* RECORDED DATA
◆ ◆ ◆ ◆ ◆
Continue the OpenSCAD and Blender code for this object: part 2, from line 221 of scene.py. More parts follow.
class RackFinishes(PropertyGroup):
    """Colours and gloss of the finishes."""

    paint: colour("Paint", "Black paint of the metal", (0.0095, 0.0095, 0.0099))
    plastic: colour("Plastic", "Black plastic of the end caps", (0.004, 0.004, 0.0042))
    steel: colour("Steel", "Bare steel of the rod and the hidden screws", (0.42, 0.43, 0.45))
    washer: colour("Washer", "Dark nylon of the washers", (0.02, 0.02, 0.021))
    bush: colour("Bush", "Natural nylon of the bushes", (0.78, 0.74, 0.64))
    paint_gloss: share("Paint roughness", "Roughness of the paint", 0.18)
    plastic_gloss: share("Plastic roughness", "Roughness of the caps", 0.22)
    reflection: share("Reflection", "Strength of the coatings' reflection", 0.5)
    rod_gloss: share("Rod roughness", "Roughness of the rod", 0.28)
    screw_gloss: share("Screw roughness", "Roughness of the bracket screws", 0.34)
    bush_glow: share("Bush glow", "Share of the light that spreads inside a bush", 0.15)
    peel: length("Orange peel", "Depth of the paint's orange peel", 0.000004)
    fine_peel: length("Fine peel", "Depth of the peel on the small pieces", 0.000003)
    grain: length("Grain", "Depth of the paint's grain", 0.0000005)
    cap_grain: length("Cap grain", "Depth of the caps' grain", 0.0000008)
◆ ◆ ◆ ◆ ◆
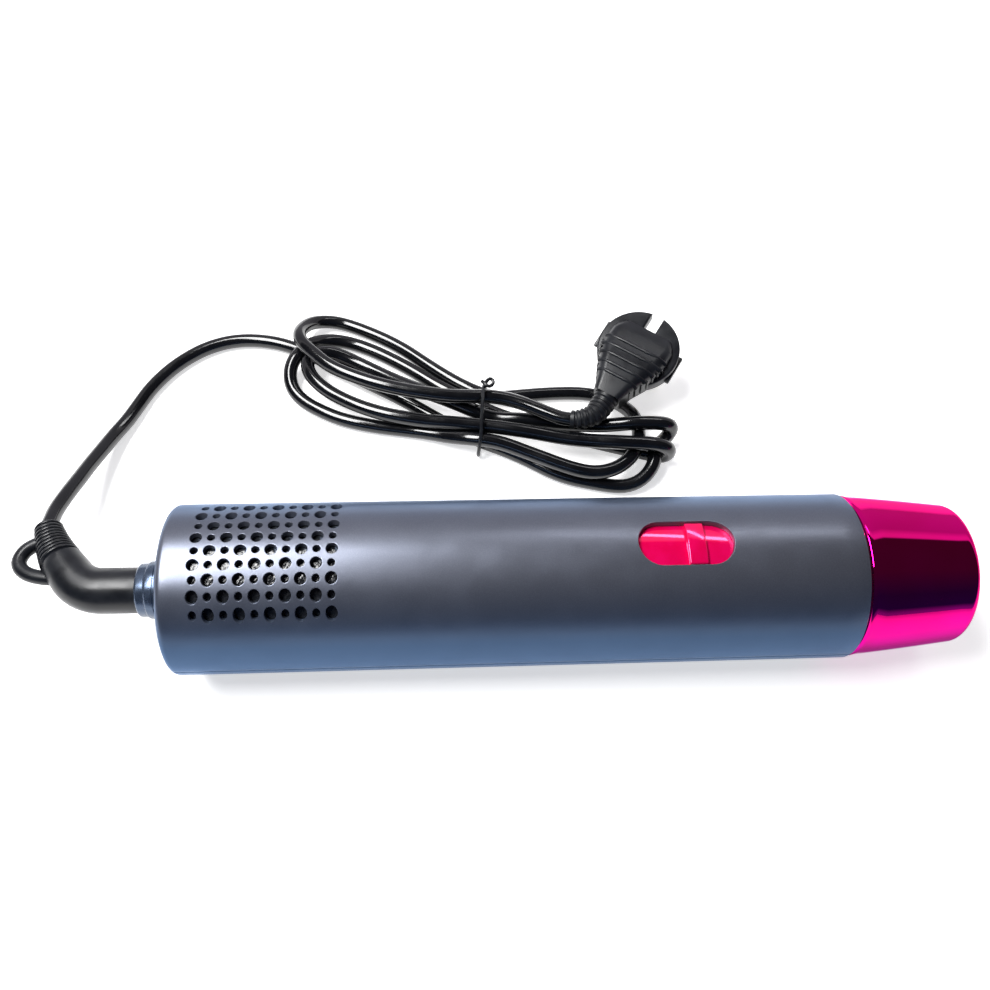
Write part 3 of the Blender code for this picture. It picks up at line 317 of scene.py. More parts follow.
◆ ◆ ◆ ◆ ◆
Using the listing, copy every line where the word "part" shows up.

Continue the OpenSCAD and Blender code for this object: part 2, from line 221 of scene.py. More parts follow.
Write part 3 of the Blender code for this picture. It picks up at line 317 of scene.py. More parts follow.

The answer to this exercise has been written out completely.